# REQUEST:
Take the material below and write it all out again exactly.

# MATERIAL PROVIDED:
* BEGIN *
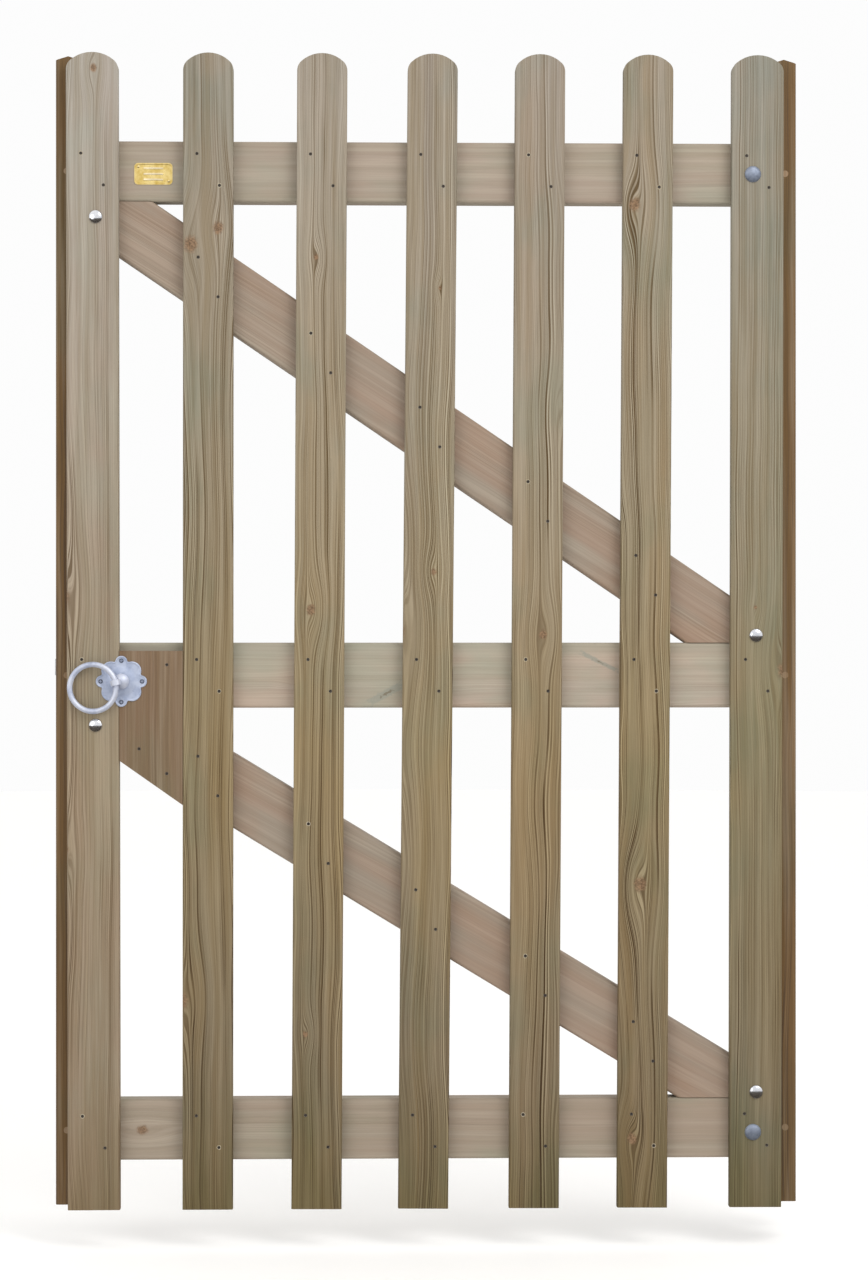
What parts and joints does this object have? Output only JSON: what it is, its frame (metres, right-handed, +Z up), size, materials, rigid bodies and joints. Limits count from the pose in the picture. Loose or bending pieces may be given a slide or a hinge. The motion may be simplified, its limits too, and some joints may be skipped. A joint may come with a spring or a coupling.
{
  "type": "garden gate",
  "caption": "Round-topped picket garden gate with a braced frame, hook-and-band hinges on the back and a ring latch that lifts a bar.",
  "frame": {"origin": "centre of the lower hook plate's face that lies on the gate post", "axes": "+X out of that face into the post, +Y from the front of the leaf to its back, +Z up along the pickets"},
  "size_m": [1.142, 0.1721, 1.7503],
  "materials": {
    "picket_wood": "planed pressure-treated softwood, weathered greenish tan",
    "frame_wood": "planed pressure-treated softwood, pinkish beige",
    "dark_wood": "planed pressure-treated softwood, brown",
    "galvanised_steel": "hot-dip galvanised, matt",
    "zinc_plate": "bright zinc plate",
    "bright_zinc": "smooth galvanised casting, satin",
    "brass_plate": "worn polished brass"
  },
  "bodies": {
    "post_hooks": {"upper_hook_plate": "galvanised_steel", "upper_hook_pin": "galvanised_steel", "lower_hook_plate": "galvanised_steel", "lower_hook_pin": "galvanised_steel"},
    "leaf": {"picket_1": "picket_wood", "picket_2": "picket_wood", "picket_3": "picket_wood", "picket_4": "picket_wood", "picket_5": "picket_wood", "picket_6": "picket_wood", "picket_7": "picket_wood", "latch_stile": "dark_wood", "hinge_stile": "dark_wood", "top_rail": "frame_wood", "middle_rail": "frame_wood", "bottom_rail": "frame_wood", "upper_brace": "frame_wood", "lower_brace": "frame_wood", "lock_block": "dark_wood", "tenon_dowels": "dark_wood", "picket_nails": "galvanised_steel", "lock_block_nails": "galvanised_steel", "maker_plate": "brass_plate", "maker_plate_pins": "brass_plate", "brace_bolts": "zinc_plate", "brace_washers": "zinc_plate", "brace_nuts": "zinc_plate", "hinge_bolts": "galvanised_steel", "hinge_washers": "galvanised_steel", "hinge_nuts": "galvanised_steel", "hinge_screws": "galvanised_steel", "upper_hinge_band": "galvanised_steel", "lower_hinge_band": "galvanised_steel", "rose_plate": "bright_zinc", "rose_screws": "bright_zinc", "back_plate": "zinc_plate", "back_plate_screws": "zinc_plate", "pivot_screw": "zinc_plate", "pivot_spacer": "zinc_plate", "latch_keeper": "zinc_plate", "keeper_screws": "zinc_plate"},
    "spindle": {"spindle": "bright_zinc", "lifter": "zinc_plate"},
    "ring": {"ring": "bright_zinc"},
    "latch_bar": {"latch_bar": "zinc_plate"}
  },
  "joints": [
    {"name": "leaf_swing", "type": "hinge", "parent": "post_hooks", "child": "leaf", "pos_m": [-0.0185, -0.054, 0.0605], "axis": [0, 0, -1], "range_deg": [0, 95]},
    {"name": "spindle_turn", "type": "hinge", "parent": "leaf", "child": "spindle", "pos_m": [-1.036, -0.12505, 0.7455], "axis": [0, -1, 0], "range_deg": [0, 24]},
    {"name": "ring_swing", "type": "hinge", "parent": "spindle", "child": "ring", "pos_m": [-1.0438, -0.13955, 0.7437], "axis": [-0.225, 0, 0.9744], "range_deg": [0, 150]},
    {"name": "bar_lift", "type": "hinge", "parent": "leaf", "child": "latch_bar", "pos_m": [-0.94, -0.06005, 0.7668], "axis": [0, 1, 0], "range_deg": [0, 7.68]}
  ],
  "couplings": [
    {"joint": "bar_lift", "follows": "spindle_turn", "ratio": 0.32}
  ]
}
* END *
# FINAL RESULT:
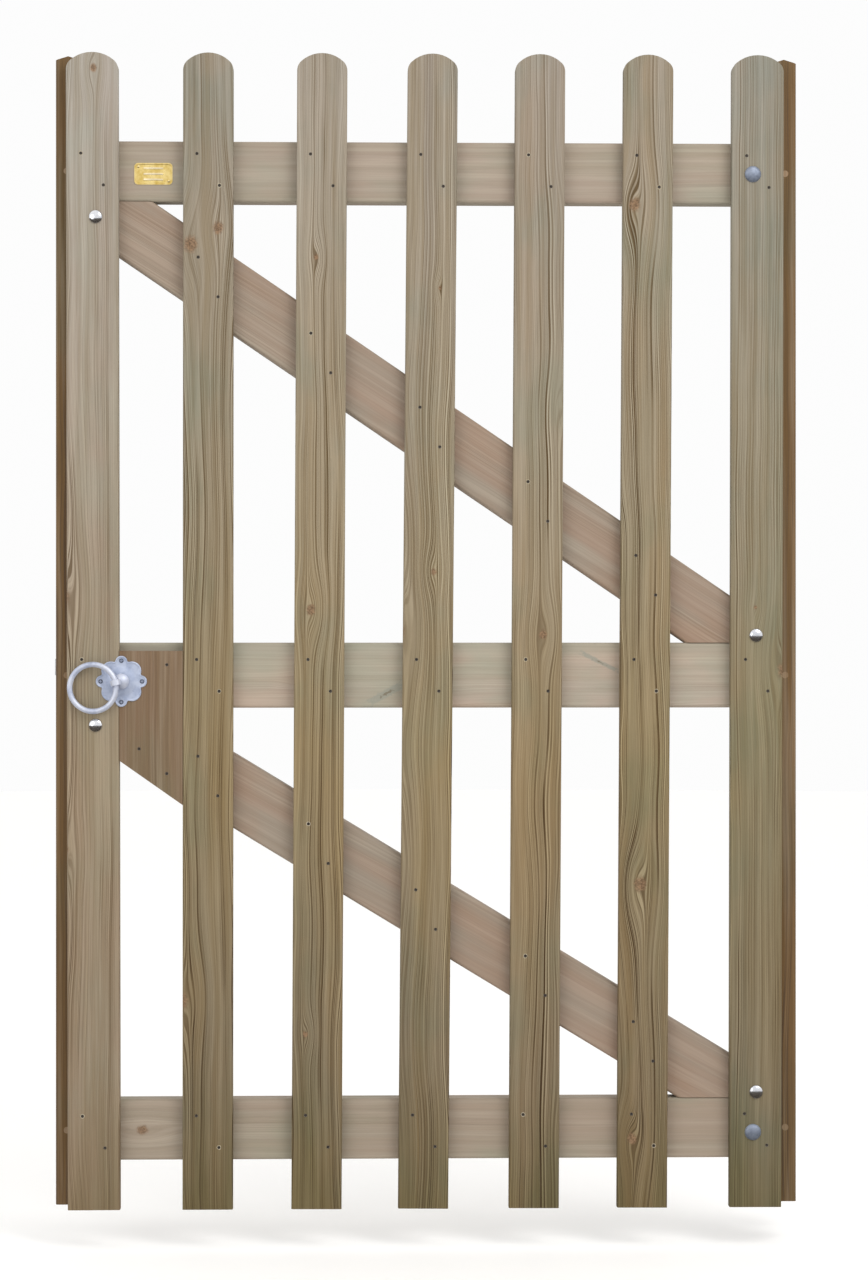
What parts and joints does this object have? Output only JSON: what it is, its frame (metres, right-handed, +Z up), size, materials, rigid bodies and joints. Limits count from the pose in the picture. Loose or bending pieces may be given a slide or a hinge. The motion may be simplified, its limits too, and some joints may be skipped. A joint may come with a spring or a coupling.
{
  "type": "garden gate",
  "caption": "Round-topped picket garden gate with a braced frame, hook-and-band hinges on the back and a ring latch that lifts a bar.",
  "frame": {"origin": "centre of the lower hook plate's face that lies on the gate post", "axes": "+X out of that face into the post, +Y from the front of the leaf to its back, +Z up along the pickets"},
  "size_m": [1.142, 0.1721, 1.7503],
  "materials": {
    "picket_wood": "planed pressure-treated softwood, weathered greenish tan",
    "frame_wood": "planed pressure-treated softwood, pinkish beige",
    "dark_wood": "planed pressure-treated softwood, brown",
    "galvanised_steel": "hot-dip galvanised, matt",
    "zinc_plate": "bright zinc plate",
    "bright_zinc": "smooth galvanised casting, satin",
    "brass_plate": "worn polished brass"
  },
  "bodies": {
    "post_hooks": {"upper_hook_plate": "galvanised_steel", "upper_hook_pin": "galvanised_steel", "lower_hook_plate": "galvanised_steel", "lower_hook_pin": "galvanised_steel"},
    "leaf": {"picket_1": "picket_wood", "picket_2": "picket_wood", "picket_3": "picket_wood", "picket_4": "picket_wood", "picket_5": "picket_wood", "picket_6": "picket_wood", "picket_7": "picket_wood", "latch_stile": "dark_wood", "hinge_stile": "dark_wood", "top_rail": "frame_wood", "middle_rail": "frame_wood", "bottom_rail": "frame_wood", "upper_brace": "frame_wood", "lower_brace": "frame_wood", "lock_block": "dark_wood", "tenon_dowels": "dark_wood", "picket_nails": "galvanised_steel", "lock_block_nails": "galvanised_steel", "maker_plate": "brass_plate", "maker_plate_pins": "brass_plate", "brace_bolts": "zinc_plate", "brace_washers": "zinc_plate", "brace_nuts": "zinc_plate", "hinge_bolts": "galvanised_steel", "hinge_washers": "galvanised_steel", "hinge_nuts": "galvanised_steel", "hinge_screws": "galvanised_steel", "upper_hinge_band": "galvanised_steel", "lower_hinge_band": "galvanised_steel", "rose_plate": "bright_zinc", "rose_screws": "bright_zinc", "back_plate": "zinc_plate", "back_plate_screws": "zinc_plate", "pivot_screw": "zinc_plate", "pivot_spacer": "zinc_plate", "latch_keeper": "zinc_plate", "keeper_screws": "zinc_plate"},
    "spindle": {"spindle": "bright_zinc", "lifter": "zinc_plate"},
    "ring": {"ring": "bright_zinc"},
    "latch_bar": {"latch_bar": "zinc_plate"}
  },
  "joints": [
    {"name": "leaf_swing", "type": "hinge", "parent": "post_hooks", "child": "leaf", "pos_m": [-0.0185, -0.054, 0.0605], "axis": [0, 0, -1], "range_deg": [0, 95]},
    {"name": "spindle_turn", "type": "hinge", "parent": "leaf", "child": "spindle", "pos_m": [-1.036, -0.12505, 0.7455], "axis": [0, -1, 0], "range_deg": [0, 24]},
    {"name": "ring_swing", "type": "hinge", "parent": "spindle", "child": "ring", "pos_m": [-1.0438, -0.13955, 0.7437], "axis": [-0.225, 0, 0.9744], "range_deg": [0, 150]},
    {"name": "bar_lift", "type": "hinge", "parent": "leaf", "child": "latch_bar", "pos_m": [-0.94, -0.06005, 0.7668], "axis": [0, 1, 0], "range_deg": [0, 7.68]}
  ],
  "couplings": [
    {"joint": "bar_lift", "follows": "spindle_turn", "ratio": 0.32}
  ]
}